BBC newsreader Jane Hill paid tribute to the NHS as she revealed she had undergone treatment for breast cancer while being off screens for six months.
The presenter, 49, joked about Brexit and her void building pass as she headed back to the newsroom on Wednesday for the first time since November.
Despite spending half a year away from the studio, it appeared to be business as usual for Hill, who anchored the BBC News at One programme.
Ahead of the bulletin, she tweeted: "Big day today. On air for the first time since November. Still... 6 months out of the newsroom... that's been plenty of time to sort #Brexit, right...?
"Oh, and in true #W1A style, my pass had been cancelled and I couldn't get into the building. #welcomeback"
Hill was welcomed back warmly by viewers and colleagues – both from the BBC and competitor news channels.
She said she had been "overwhelmed" by well-wishes as she publicly revealed the reason for her prolonged absence.

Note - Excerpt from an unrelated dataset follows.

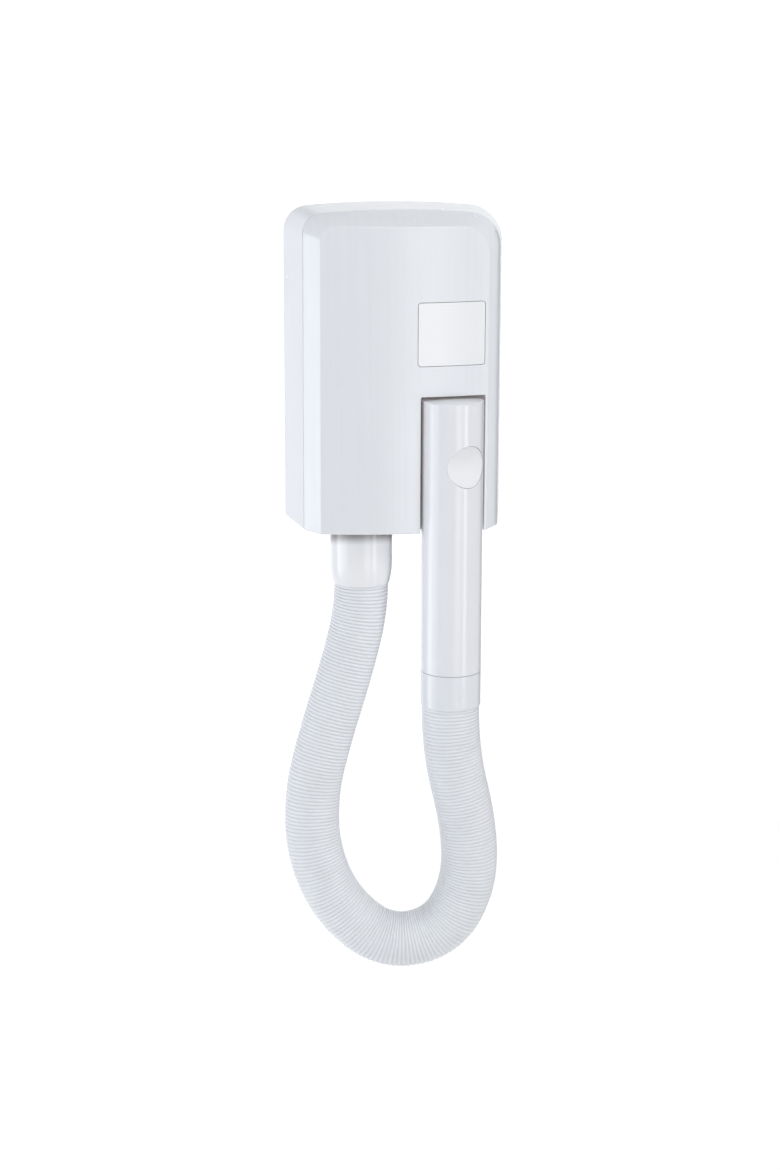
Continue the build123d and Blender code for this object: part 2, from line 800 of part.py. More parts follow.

She tweeted: "Overwhelmed by so many lovely back-to-work messages. I just want to say that my return wouldn't have been possible without our NHS.
"Sending love & thanks to the numerous @NHSuk staff who spotted my breast cancer, treated it, and continue to look after me. Thank you all."
One of the BBC's most recognisable newsreaders, Hill began working with the broadcaster in 1986 and has appeared in a range of news and current affairs programmes.